Ce sont ces interrogations qui m’ont menée vers Pour Elles Toutes. Femmes contre la prison de Gwenola Ricordeau. Dans ce livre l’autrice nous parle de ce courant de pensée, l’abolitionnisme pénal, qui questionne l’utilité et l’efficacité du système pénal et lutte pour son abolition. Elle le fait d’une façon bien particulière, rarement, voire jamais vue auparavant, et qui m’a personnellement encore plus attirée vers ce sujet. Elle élabore en effet un lien entre abolitionnisme et féminisme. 

Le livre s’ouvre sur un avant-propos vibrant, suivi d’une introduction, dans lesquels Gwenola Ricordeau confie ses motivations à écrire ce livre, ainsi que le public auquel elle le dédie, à savoir les femmes qui ont été confrontées à l’univers carcéral. Elle parvient à nous capter dès les premières pages par sa plume précise et douce, nous faisant comprendre les enjeux de cette question. 

Le premier chapitre du livre est consacré à l’abolitionnisme. L’autrice nous fait découvrir cette pensée de manière pédagogue, la rendant accessible à  tou.te.s. Elle commence par poser les bases du sujet, expliquer de quoi il est question en rappelant ce que sont la prison et le système pénal et comment s’est développée la pensée abolitionniste, en Amérique du Nord d’abord, puis en Europe. À la fin de ce chapitre qui expose toutes les limites de ces institutions, il est difficile de ne pas commencer à remettre en cause ce qu’on pensait jusqu’ici efficace et irremplaçable. 

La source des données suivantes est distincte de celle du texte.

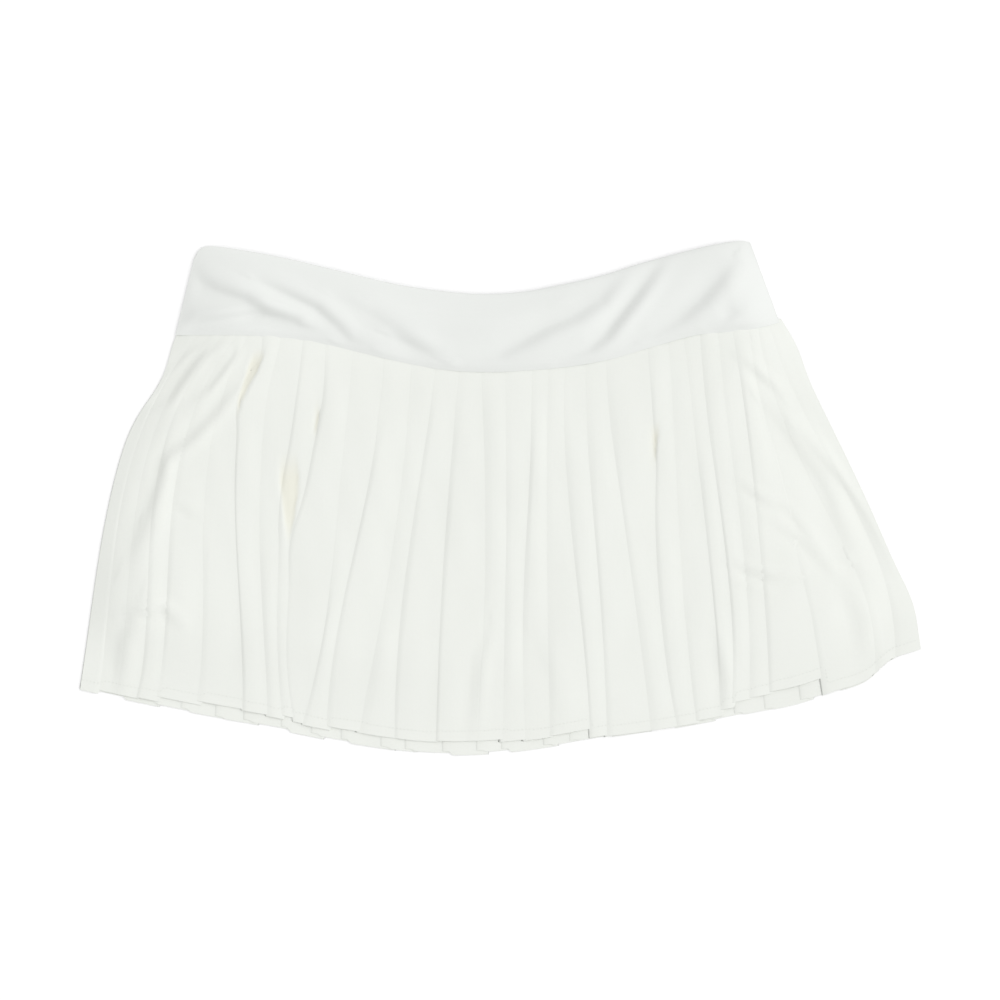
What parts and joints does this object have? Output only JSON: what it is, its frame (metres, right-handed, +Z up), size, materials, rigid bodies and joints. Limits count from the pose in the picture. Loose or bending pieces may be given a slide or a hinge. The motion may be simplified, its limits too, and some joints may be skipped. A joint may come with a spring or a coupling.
{
  "type": "pleated skort",
  "caption": "Knife-pleated sports skort with a deep knit waistband and plain inner shorts, laid flat with its front up.",
  "frame": {"origin": "centre of the overall box, on the surface that the garment lies on", "axes": "+X across the garment from its left side in view to its right, +Y from the hem to the waistband, +Z up from the surface, through the front"},
  "size_m": [0.657, 0.4021, 0.0107],
  "materials": {
    "pleated_cloth": "white crisp polyester plain weave with a faint sheen, heat-set knife pleats",
    "band_knit": "white smooth stretch jersey with a soft satin sheen",
    "shorts_knit": "white plain stretch knit, matt"
  },
  "bodies": {
    "root": {"waistband_front": "band_knit", "waistband_back": "band_knit", "skirt_front": "pleated_cloth", "skirt_back": "pleated_cloth", "shorts_front": "shorts_knit", "shorts_back": "shorts_knit"}
  },
  "joints": []
}
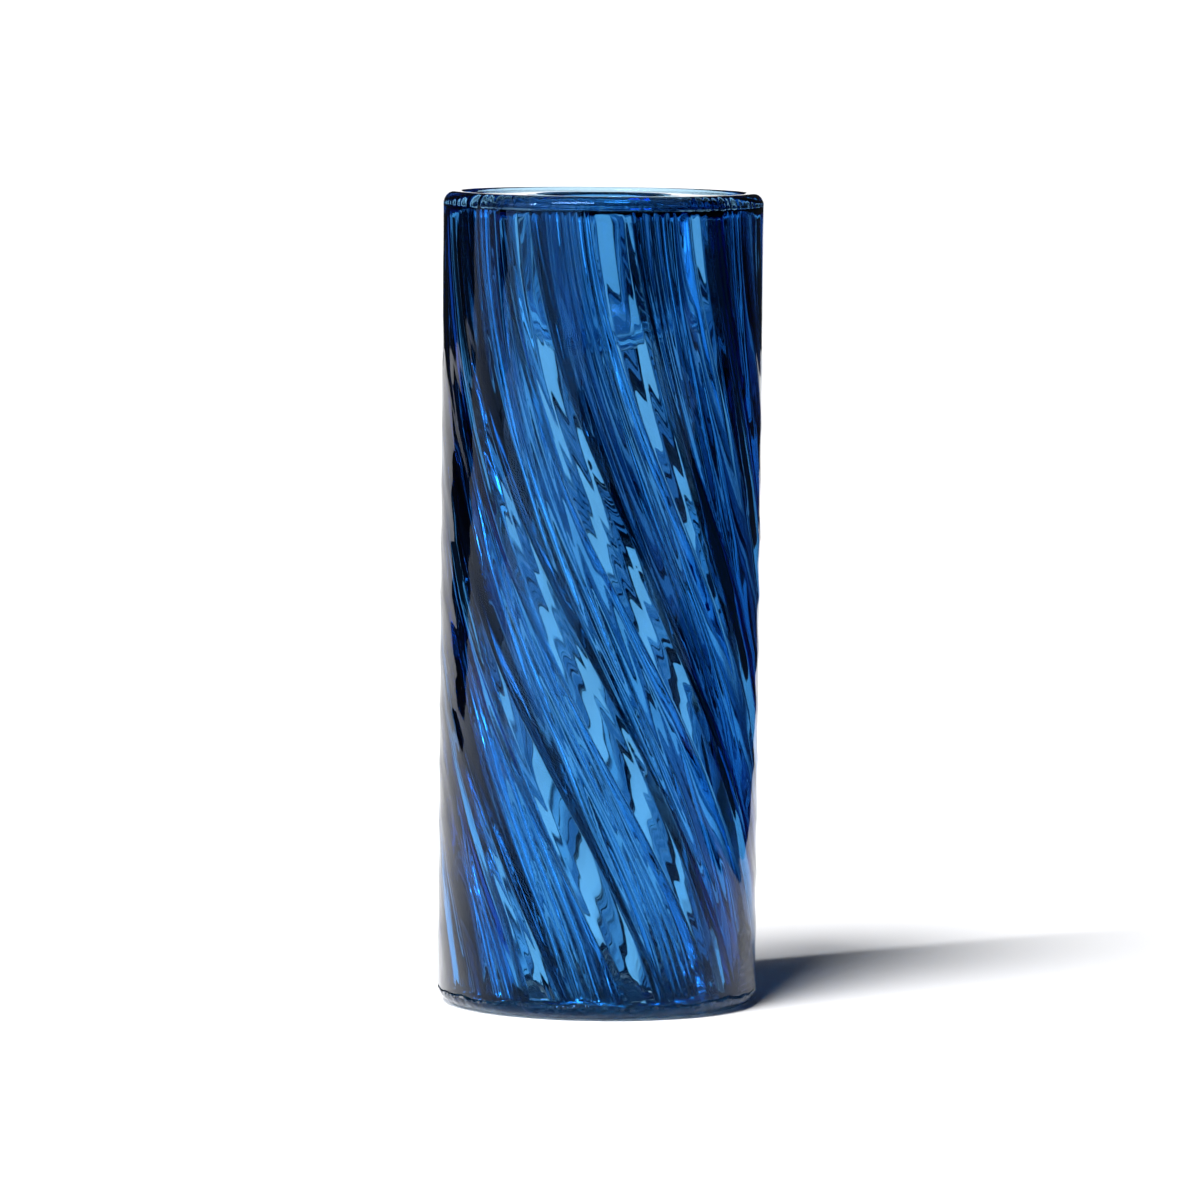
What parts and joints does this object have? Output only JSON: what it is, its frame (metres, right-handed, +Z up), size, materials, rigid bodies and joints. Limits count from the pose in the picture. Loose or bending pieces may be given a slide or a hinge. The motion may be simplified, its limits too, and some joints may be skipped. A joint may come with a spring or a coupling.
{
  "type": "glass candlestick",
  "caption": "Free-standing cylinder of blue glass with twisted ribs inside its wall, a flat foot and a lift-out cup for one 22 mm taper candle.",
  "frame": {"origin": "centre of the flat underside that the candlestick stands on", "axes": "+Z up along the cylinder's axis; -Y is the side that faces the viewer; +X to the viewer's right"},
  "size_m": [0.06, 0.06, 0.152],
  "materials": {
    "blue_glass": "clear blue glass, fire-polished and glossy",
    "rib_glass": "deeper blue glass with fine drawn striations along the twist",
    "cup_glass": "clear blue glass, smooth and glossy"
  },
  "bodies": {
    "glass_body": {"foot_disc": "blue_glass", "glass_sleeve": "blue_glass", "twisted_rib_1": "rib_glass", "twisted_rib_2": "rib_glass", "twisted_rib_3": "rib_glass", "twisted_rib_4": "rib_glass", "twisted_rib_5": "rib_glass", "twisted_rib_6": "rib_glass", "twisted_rib_7": "rib_glass", "twisted_rib_8": "rib_glass"},
    "candle_cup": {"candle_cup": "cup_glass"}
  },
  "joints": [
    {"name": "cup_lift", "type": "slide", "parent": "glass_body", "child": "candle_cup", "axis": [0, 0, 1], "range_m": [0, 0.045]}
  ]
}
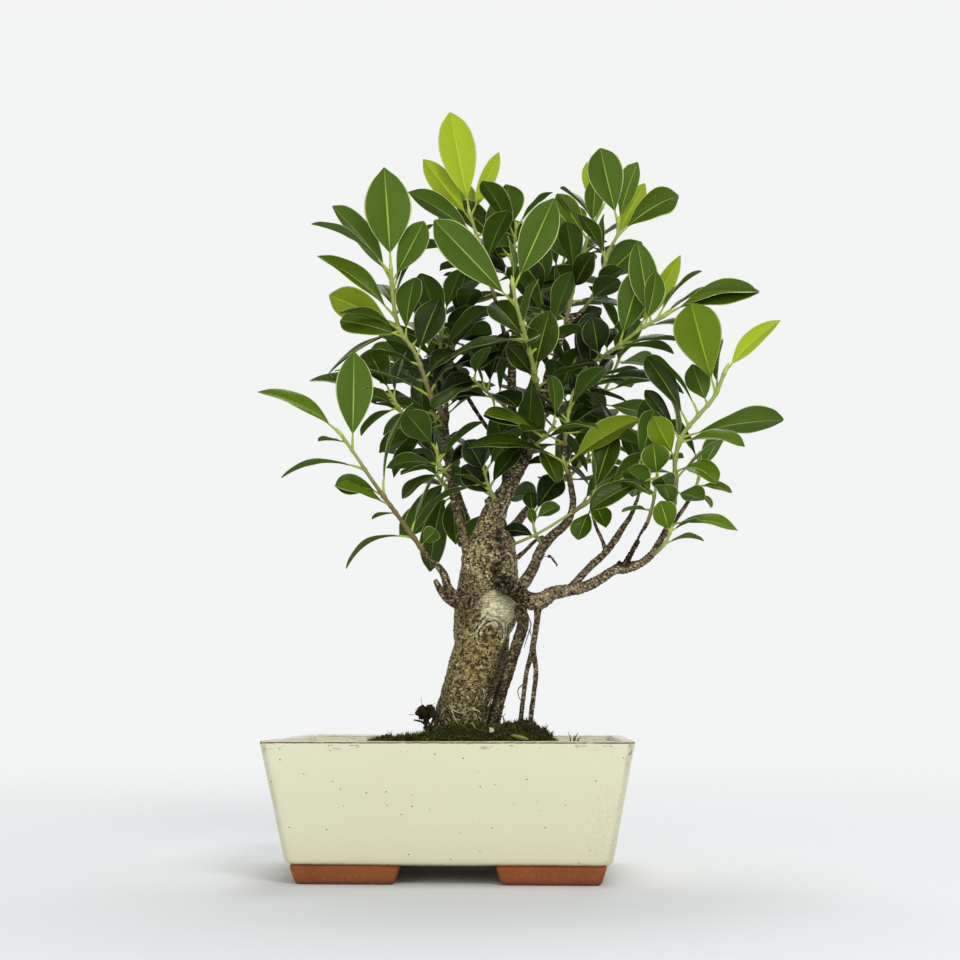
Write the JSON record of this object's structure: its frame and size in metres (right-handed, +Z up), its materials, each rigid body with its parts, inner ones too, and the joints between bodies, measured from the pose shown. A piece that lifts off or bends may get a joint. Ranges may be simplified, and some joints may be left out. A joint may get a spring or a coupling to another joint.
{
  "type": "bonsai tree in a pot",
  "caption": "Indoor fig bonsai with an upright speckled trunk, aerial roots and glossy oval leaves, growing in a shallow rectangular cream-glazed pot on four unglazed feet.",
  "frame": {"origin": "on the table, under the middle of the whole plant's outline", "axes": "+Z up, +X along the pot's long side to the right as seen from the front, -Y towards the viewer"},
  "size_m": [0.3624, 0.2522, 0.5583],
  "materials": {
    "glazed_pot": "gloss",
    "terracotta": "matte",
    "screen_plastic": "matte",
    "clip_wire": "satin",
    "soil": "matte",
    "moss": "matte",
    "bark": "matte",
    "leaf": "satin",
    "young_leaf": "satin",
    "green_stem": "satin",
    "dry_tuft": "matte",
    "grit": "matte"
  },
  "bodies": {
    "root": {"aerial_root_forked": "bark", "aerial_root_thick": "bark", "back_left_branch": "bark", "back_left_low_shoot": "leaf", "back_left_shoot": "leaf", "back_middle_branch": "bark", "back_middle_shoot": "leaf", "back_right_branch": "bark", "back_right_low_shoot": "leaf", "back_right_shoot": "leaf", "crown_left_shoot": "leaf", "crown_middle_shoot": "leaf", "crown_right_back_shoot": "leaf", "crown_right_front_shoot": "leaf", "diagonal_branch": "bark", "diagonal_shoot": "leaf", "drain_screen_left": "screen_plastic", "drain_screen_right": "screen_plastic", "dry_tuft": "dry_tuft", "grit_stone": "grit", "inner_left_shoot": "leaf", "leader_front_shoot": "leaf", "leader_low_shoot": "leaf", "leader_middle": "bark", "leader_right": "bark", "leader_right_shoot": "leaf", "leader_side_shoot": "leaf", "left_inner_side_shoot": "leaf", "left_low_branch": "bark", "left_riser": "bark", "left_side_shoot": "leaf", "left_tip_shoot": "leaf", "middle_front_shoot": "leaf", "middle_top_shoot": "leaf", "moss_front": "moss", "moss_left": "moss", "moss_right": "moss", "pot": "glazed_pot", "right_inner_shoot": "leaf", "right_low_branch": "bark", "right_low_spur_shoot": "leaf", "right_middle_branch": "bark", "right_middle_front_shoot": "leaf", "right_middle_low_shoot": "leaf", "right_middle_shoot": "leaf", "right_middle_side_shoot": "leaf", "right_shoot": "leaf", "right_spur_inner": "bark", "right_spur_inner_shoot": "leaf", "right_spur_middle_shoot": "leaf", "right_spur_outer": "bark", "right_spur_outer_shoot": "leaf", "right_spur_twig_shoot": "leaf", "right_upper_shoot": "leaf", "riser_low_shoot": "leaf", "screen_clip_left": "clip_wire", "screen_clip_right": "clip_wire", "soil": "soil", "trunk": "bark", "upper_left_shoot": "leaf"}
  },
  "joints": []
}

Les trois chapitres suivants sont dédiés aux trois différentes façons dont les femmes peuvent être amenées à faire face à la prison et au système pénal : en tant que victimes, en tant que détenues et en tant que proches de prisonnier.ère.s. En effet, bien que les femmes représentent moins de 4% des détenu.e.s, il s’agit d’une population qui fait directement face à la prison et au système pénal et dont la vie peut en être très fortement impactée.

Dans le chapitre cinq, Gwenola Ricordeau propose un parallèle entre l’abolitionnisme pénal et le féminisme. La plupart des féministes sont, sans le savoir, des « féministes carcérales », une expression d’Elizabeth Bernstein qui caractérise les féministes en faveur du système pénal, du durcissement et de l’allongement des peines, sans se demander qui va être pénalisé. La condamnation du harcèlement de rue en est un exemple phare. En effet, en se concentrant sur cette forme de harcèlement, il est question de condamner des hommes que les victimes ne connaissent pas, l’agression se produisant dans la rue, ponctuellement, alors que la plupart des agresseurs sexistes et sexuels sont des personnes que les victimes connaissent. De plus, cette condamnation des « outrages sexistes » est d’autant plus discutable que les hommes visés sont ceux qui occupent l’espace public, dont les profils sont plutôt des hommes jeunes, racisés, issus de la classe populaire. Gwenola Ricordeau expose les différents arguments qui lient l’abolitionnisme pénal et le féminisme et explique que les féministes ont un rôle essentiel à jouer dans l’abolitionnisme pénal.

Après avoir découvert l’abolitionnisme, et à ce niveau-là de la lecture, étant plein.e de doutes et en remise en question totale de notre rapport au système pénal, l’autrice nous propose au chapitre six des pistes pour « s’émanciper du système pénal et construire l’autonomie ». Gwenola Ricordeau en évoque trois : la justice réparatrice, la justice restaurative1 et la justice transformative. Elle se concentre davantage sur cette dernière. Dans la justice transformative, il est question de « responsabilité communautaire » ; un processus collectif. En effet, il n’y a pas que la victime et l’auteur.rice dans le processus puisque lorsqu’un « préjudice » se produit, c’est toute la communauté qui a échoué, cette dernière a donc sa place dans la résolution. Pour les abolitionnistes, il n’est donc en aucun cas question de remplacer la prison par une institution équivalente : le projet est plus large et sous-entend un changement de la société dans son ensemble. 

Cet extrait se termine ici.